--- START OF Stored data ---

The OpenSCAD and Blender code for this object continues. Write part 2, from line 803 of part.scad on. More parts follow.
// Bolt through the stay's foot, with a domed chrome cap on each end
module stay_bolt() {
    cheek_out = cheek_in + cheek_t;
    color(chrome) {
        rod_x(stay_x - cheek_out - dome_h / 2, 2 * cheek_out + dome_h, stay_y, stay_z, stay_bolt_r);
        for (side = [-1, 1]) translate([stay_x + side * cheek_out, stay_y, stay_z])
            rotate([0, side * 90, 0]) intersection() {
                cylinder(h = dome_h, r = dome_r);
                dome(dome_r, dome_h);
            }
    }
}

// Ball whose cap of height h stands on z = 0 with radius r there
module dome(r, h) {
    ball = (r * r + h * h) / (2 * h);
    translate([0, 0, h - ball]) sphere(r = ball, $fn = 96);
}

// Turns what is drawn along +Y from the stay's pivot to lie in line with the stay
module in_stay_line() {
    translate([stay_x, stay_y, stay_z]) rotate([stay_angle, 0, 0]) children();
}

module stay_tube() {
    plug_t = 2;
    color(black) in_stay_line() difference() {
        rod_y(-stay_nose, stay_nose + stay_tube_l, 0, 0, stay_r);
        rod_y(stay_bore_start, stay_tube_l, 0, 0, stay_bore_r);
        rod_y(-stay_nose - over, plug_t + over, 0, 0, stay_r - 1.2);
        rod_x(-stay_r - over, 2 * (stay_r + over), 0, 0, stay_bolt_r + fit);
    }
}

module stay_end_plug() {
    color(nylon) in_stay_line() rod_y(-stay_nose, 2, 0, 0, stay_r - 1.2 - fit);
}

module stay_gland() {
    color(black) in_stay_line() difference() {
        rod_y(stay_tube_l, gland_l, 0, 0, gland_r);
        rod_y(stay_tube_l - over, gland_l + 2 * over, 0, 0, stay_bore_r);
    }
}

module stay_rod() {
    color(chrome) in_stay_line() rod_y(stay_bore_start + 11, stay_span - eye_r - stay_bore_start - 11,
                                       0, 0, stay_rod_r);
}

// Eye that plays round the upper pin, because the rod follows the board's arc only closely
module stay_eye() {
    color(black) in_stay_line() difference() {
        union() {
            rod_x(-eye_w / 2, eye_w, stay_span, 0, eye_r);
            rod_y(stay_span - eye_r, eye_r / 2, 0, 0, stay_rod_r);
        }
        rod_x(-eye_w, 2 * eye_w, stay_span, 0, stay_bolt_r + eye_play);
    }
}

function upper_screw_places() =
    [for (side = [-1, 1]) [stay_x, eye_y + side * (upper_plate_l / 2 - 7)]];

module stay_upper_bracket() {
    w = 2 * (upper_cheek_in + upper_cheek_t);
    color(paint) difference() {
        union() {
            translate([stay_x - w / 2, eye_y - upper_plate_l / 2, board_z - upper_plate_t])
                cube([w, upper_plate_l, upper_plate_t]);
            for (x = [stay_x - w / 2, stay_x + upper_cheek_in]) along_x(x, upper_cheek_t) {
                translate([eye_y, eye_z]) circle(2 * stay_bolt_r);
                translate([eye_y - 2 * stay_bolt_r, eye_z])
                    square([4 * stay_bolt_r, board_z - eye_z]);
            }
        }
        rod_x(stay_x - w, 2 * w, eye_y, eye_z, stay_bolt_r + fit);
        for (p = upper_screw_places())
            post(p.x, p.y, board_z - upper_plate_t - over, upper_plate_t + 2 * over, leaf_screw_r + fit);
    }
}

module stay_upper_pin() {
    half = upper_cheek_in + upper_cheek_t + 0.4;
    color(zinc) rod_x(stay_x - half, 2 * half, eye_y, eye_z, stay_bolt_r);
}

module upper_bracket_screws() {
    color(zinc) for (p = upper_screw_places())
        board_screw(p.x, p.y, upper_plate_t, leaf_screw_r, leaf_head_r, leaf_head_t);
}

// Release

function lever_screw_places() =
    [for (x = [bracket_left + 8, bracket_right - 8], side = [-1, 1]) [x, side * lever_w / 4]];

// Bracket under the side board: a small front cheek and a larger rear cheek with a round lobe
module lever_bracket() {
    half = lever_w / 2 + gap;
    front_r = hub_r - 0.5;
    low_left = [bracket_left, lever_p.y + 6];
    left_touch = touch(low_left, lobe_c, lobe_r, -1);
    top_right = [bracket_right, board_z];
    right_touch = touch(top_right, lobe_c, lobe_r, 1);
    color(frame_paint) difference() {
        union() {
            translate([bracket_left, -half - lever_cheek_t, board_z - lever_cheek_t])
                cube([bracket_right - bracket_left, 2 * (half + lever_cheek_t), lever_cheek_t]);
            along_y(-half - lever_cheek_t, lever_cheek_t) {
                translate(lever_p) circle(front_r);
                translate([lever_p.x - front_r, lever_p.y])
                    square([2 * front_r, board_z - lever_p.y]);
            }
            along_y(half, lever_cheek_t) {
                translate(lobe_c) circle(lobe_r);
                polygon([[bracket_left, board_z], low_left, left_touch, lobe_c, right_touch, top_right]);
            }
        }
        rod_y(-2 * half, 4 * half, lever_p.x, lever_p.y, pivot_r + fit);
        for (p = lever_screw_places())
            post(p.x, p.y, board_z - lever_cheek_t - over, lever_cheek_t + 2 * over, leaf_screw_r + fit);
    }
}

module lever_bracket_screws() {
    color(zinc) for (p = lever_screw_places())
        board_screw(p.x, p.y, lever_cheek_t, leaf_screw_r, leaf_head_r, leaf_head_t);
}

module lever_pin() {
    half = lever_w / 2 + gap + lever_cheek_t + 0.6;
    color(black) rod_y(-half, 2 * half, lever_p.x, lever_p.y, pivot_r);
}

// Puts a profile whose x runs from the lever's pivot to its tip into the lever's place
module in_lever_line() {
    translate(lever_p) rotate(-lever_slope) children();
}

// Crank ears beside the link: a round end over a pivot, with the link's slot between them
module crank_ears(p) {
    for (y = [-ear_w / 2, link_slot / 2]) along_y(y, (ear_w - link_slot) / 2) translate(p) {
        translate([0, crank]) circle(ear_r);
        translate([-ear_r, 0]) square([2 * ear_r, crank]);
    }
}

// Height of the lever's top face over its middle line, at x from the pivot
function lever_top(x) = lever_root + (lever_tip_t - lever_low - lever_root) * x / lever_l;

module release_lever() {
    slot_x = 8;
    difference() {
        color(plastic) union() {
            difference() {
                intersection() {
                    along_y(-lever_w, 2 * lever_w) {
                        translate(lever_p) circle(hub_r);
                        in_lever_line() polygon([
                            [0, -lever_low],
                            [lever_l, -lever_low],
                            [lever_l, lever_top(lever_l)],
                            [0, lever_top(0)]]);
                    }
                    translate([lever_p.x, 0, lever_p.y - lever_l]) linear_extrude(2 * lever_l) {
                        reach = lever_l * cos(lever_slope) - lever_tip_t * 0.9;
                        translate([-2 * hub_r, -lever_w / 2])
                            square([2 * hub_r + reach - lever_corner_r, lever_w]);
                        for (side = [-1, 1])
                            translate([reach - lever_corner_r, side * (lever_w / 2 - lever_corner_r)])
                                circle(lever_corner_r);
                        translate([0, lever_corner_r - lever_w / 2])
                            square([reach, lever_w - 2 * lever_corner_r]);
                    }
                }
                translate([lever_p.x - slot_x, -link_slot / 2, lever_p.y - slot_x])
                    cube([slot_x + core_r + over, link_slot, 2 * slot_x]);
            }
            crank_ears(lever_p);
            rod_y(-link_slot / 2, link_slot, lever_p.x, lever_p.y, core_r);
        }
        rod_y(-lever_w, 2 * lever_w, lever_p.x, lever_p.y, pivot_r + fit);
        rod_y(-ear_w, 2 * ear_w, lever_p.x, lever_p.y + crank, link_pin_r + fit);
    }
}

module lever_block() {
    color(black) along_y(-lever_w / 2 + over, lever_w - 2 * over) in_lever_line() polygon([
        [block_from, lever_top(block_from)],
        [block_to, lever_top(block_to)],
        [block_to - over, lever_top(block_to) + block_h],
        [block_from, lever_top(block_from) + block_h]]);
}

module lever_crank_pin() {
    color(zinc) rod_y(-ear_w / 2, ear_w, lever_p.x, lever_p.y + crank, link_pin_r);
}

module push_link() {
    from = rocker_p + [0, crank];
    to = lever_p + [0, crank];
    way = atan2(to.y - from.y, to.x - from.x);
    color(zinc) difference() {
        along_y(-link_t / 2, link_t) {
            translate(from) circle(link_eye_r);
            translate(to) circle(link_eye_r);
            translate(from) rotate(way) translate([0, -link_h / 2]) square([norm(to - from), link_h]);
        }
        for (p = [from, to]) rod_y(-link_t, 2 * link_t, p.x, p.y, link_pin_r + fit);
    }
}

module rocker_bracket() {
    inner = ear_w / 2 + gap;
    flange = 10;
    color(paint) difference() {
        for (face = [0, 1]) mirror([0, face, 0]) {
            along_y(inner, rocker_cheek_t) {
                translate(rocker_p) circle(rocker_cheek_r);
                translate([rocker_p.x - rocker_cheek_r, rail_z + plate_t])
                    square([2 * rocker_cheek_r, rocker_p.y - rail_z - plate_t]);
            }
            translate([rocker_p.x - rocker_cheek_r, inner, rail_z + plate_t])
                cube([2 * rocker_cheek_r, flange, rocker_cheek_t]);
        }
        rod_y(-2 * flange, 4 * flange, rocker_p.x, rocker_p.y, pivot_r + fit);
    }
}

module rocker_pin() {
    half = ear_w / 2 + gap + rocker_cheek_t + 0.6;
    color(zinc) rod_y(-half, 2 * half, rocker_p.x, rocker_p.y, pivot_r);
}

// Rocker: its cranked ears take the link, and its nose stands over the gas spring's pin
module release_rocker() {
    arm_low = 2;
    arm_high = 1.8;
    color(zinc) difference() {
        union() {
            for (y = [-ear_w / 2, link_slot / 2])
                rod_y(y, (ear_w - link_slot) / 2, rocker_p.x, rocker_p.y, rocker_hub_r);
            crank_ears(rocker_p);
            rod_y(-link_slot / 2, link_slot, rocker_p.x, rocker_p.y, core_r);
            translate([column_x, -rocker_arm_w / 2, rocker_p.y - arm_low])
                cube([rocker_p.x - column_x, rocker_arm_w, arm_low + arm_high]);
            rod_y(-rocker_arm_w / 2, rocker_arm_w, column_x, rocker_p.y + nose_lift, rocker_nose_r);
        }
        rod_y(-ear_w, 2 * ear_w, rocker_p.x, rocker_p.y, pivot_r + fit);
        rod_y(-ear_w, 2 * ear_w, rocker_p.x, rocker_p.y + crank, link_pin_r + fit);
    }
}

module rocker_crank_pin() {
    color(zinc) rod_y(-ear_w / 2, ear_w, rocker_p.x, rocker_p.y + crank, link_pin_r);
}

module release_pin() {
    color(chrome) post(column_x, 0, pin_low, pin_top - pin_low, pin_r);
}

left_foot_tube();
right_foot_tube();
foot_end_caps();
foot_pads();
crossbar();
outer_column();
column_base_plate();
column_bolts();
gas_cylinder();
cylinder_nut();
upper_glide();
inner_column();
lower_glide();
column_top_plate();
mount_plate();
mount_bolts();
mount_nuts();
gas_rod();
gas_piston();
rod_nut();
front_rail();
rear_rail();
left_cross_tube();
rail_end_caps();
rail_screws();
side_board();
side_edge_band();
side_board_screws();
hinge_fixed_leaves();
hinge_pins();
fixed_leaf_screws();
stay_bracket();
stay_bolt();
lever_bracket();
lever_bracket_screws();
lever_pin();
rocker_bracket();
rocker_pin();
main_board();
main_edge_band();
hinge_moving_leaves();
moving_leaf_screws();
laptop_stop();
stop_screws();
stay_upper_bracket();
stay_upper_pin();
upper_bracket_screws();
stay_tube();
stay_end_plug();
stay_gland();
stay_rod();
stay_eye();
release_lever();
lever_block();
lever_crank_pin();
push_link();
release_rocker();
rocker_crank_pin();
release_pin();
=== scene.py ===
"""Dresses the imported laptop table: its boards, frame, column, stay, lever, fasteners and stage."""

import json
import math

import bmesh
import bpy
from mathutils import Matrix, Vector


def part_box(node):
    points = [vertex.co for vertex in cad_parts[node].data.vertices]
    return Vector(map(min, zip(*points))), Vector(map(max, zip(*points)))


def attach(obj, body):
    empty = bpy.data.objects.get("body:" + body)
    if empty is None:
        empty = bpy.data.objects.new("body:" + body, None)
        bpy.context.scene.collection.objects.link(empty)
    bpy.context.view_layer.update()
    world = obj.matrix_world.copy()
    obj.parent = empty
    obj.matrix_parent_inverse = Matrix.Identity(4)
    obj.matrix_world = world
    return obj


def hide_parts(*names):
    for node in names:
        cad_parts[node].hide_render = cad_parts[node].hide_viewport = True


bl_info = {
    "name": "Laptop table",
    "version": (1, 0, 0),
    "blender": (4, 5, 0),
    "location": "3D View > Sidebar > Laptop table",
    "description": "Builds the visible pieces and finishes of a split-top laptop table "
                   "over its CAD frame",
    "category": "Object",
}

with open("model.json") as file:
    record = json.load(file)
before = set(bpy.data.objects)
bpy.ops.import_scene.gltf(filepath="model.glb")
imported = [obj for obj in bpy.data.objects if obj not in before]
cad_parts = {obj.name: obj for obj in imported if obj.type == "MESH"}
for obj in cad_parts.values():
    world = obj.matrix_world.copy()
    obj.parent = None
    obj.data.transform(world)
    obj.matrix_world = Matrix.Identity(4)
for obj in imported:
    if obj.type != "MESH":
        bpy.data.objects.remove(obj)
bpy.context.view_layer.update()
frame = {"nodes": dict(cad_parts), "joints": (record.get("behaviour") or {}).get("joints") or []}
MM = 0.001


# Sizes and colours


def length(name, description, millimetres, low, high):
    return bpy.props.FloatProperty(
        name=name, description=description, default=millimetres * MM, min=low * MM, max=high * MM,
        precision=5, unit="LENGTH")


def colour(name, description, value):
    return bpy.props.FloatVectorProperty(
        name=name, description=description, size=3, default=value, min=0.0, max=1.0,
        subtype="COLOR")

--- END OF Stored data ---

What this task involves: Solely the line containing "fixed_leaf_screws();", the line containing "obj.parent = empty", and the lines between them are to be given again, exactly as written.

Task output:
fixed_leaf_screws();
stay_bracket();
stay_bolt();
lever_bracket();
lever_bracket_screws();
lever_pin();
rocker_bracket();
rocker_pin();
main_board();
main_edge_band();
hinge_moving_leaves();
moving_leaf_screws();
laptop_stop();
stop_screws();
stay_upper_bracket();
stay_upper_pin();
upper_bracket_screws();
stay_tube();
stay_end_plug();
stay_gland();
stay_rod();
stay_eye();
release_lever();
lever_block();
lever_crank_pin();
push_link();
release_rocker();
rocker_crank_pin();
release_pin();
=== scene.py ===
"""Dresses the imported laptop table: its boards, frame, column, stay, lever, fasteners and stage."""

import json
import math

import bmesh
import bpy
from mathutils import Matrix, Vector


def part_box(node):
    points = [vertex.co for vertex in cad_parts[node].data.vertices]
    return Vector(map(min, zip(*points))), Vector(map(max, zip(*points)))


def attach(obj, body):
    empty = bpy.data.objects.get("body:" + body)
    if empty is None:
        empty = bpy.data.objects.new("body:" + body, None)
        bpy.context.scene.collection.objects.link(empty)
    bpy.context.view_layer.update()
    world = obj.matrix_world.copy()
    obj.parent = empty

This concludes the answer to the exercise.